■ WHAT IS REQUIRED ■
The lines to return are those from the one containing "bib = torso_form(0.0, grow=BIB_THICKNESS).common(bib_outline())" down to the one containing "obj.matrix_world = Matrix.Identity(4)", inclusive; return them exactly and nothing else.
[SUPPLIED DATA start]
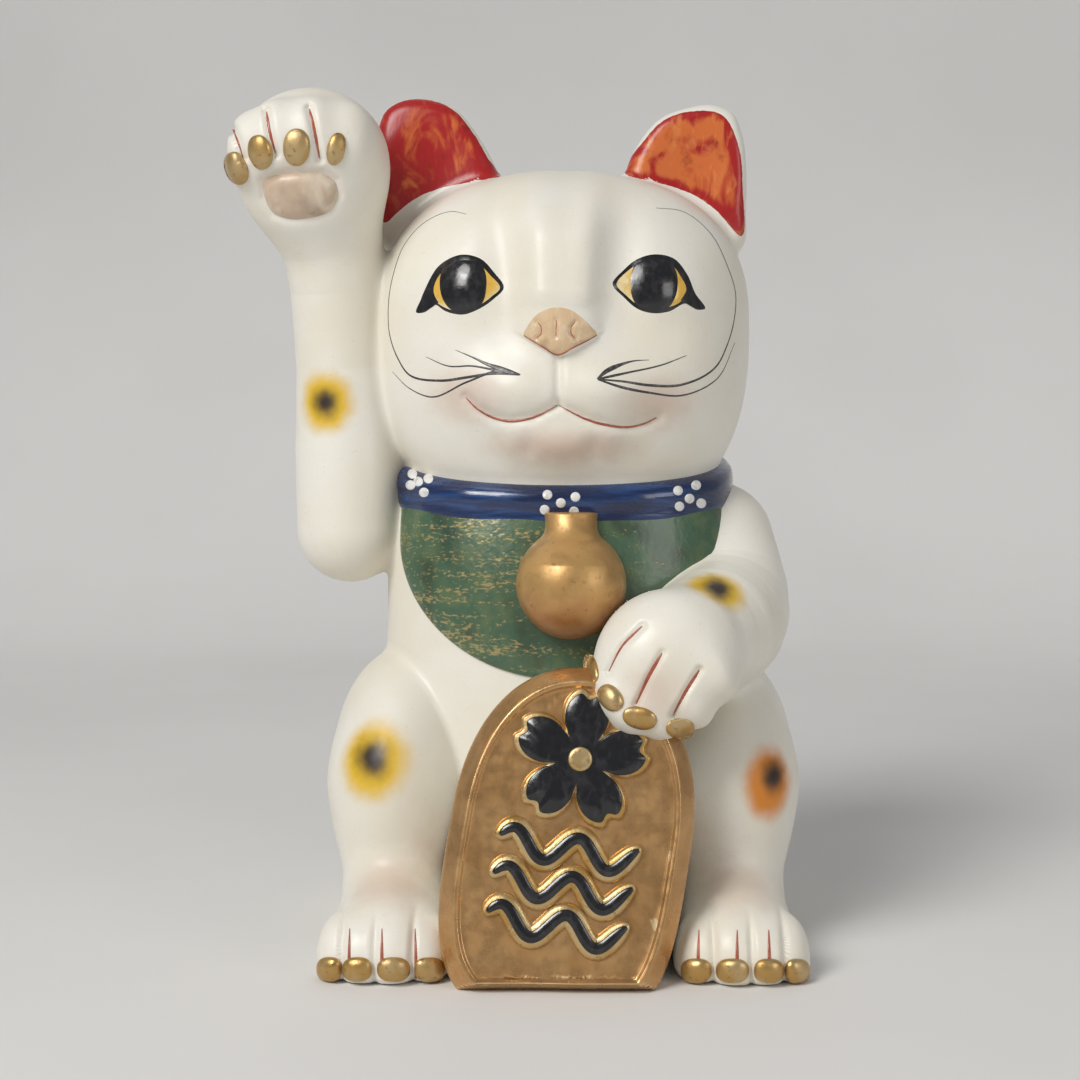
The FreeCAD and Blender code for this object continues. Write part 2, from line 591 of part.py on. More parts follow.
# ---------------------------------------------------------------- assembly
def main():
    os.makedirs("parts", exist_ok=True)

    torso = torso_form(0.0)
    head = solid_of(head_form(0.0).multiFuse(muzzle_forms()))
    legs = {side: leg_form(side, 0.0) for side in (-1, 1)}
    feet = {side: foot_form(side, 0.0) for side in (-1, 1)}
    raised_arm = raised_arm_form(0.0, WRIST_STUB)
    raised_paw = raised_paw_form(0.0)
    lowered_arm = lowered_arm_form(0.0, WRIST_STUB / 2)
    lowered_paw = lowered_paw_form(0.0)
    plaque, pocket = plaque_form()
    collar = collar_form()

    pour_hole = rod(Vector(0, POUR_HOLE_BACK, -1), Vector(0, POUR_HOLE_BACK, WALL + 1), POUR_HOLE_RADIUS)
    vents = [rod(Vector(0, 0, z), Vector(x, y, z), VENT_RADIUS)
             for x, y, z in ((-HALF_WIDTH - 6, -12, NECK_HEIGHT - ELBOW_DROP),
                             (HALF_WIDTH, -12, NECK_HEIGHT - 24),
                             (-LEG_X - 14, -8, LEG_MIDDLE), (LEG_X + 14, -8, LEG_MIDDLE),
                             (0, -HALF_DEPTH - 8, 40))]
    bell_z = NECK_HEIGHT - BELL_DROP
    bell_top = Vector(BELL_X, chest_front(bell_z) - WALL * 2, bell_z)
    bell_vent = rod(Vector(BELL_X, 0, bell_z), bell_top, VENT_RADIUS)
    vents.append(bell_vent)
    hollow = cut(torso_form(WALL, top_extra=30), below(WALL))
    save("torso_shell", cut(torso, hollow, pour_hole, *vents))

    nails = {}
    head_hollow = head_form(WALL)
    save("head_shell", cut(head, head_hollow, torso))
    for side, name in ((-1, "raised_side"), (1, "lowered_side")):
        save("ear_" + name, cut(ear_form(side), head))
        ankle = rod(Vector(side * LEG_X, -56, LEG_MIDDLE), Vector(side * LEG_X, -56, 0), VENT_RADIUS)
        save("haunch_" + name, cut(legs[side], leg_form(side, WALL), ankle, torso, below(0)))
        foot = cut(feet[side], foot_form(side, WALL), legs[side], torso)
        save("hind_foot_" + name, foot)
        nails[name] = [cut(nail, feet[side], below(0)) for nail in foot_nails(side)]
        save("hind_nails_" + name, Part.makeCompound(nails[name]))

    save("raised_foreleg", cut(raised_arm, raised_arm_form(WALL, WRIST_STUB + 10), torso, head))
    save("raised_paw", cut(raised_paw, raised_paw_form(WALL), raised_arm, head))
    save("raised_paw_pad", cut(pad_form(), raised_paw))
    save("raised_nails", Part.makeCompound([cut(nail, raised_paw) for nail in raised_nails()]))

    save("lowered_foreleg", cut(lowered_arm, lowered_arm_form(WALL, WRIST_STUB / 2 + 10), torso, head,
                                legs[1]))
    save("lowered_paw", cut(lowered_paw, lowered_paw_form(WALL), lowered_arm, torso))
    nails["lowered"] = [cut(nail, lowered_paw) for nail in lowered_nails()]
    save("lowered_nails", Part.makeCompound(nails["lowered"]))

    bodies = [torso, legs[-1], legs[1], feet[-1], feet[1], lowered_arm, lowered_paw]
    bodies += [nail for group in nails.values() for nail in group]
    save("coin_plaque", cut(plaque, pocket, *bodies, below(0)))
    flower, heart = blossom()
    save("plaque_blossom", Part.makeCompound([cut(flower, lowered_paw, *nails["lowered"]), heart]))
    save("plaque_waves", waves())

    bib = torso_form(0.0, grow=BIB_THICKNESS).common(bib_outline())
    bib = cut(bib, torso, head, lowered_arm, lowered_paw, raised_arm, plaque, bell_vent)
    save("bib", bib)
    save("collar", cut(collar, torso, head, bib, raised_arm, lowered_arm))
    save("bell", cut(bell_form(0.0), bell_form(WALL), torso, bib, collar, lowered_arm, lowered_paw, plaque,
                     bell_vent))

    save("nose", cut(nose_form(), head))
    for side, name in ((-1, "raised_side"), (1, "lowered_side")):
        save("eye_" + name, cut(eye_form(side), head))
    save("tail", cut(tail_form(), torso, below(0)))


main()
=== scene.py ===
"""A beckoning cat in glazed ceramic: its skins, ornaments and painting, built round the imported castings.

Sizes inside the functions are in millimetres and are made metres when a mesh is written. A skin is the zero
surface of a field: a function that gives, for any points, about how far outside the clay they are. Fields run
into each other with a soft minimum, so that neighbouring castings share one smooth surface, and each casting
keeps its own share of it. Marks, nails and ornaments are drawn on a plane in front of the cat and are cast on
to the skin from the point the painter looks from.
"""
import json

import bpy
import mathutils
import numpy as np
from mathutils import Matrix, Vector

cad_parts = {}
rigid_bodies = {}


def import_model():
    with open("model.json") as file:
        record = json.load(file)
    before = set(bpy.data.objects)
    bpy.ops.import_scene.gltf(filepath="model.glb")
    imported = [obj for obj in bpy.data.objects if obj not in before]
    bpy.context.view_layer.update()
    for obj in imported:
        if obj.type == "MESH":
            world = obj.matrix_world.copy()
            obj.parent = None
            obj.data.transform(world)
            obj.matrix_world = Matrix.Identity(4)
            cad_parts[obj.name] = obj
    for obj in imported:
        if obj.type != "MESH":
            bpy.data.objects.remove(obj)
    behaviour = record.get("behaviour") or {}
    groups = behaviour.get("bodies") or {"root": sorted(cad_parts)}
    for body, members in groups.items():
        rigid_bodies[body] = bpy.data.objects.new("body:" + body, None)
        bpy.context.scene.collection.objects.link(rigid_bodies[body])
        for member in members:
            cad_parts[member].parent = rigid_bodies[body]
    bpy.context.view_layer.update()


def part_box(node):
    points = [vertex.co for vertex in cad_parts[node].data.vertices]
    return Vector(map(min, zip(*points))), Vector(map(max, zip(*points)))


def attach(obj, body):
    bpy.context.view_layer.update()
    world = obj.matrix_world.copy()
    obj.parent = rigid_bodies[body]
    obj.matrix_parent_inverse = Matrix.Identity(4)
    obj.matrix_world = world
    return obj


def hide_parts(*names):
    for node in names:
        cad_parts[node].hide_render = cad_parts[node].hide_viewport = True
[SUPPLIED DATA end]
■ TASK ANSWER ■
    bib = torso_form(0.0, grow=BIB_THICKNESS).common(bib_outline())
    bib = cut(bib, torso, head, lowered_arm, lowered_paw, raised_arm, plaque, bell_vent)
    save("bib", bib)
    save("collar", cut(collar, torso, head, bib, raised_arm, lowered_arm))
    save("bell", cut(bell_form(0.0), bell_form(WALL), torso, bib, collar, lowered_arm, lowered_paw, plaque,
                     bell_vent))

    save("nose", cut(nose_form(), head))
    for side, name in ((-1, "raised_side"), (1, "lowered_side")):
        save("eye_" + name, cut(eye_form(side), head))
    save("tail", cut(tail_form(), torso, below(0)))


main()
=== scene.py ===
"""A beckoning cat in glazed ceramic: its skins, ornaments and painting, built round the imported castings.

Sizes inside the functions are in millimetres and are made metres when a mesh is written. A skin is the zero
surface of a field: a function that gives, for any points, about how far outside the clay they are. Fields run
into each other with a soft minimum, so that neighbouring castings share one smooth surface, and each casting
keeps its own share of it. Marks, nails and ornaments are drawn on a plane in front of the cat and are cast on
to the skin from the point the painter looks from.
"""
import json

import bpy
import mathutils
import numpy as np
from mathutils import Matrix, Vector

cad_parts = {}
rigid_bodies = {}


def import_model():
    with open("model.json") as file:
        record = json.load(file)
    before = set(bpy.data.objects)
    bpy.ops.import_scene.gltf(filepath="model.glb")
    imported = [obj for obj in bpy.data.objects if obj not in before]
    bpy.context.view_layer.update()
    for obj in imported:
        if obj.type == "MESH":
            world = obj.matrix_world.copy()
            obj.parent = None
            obj.data.transform(world)
            obj.matrix_world = Matrix.Identity(4)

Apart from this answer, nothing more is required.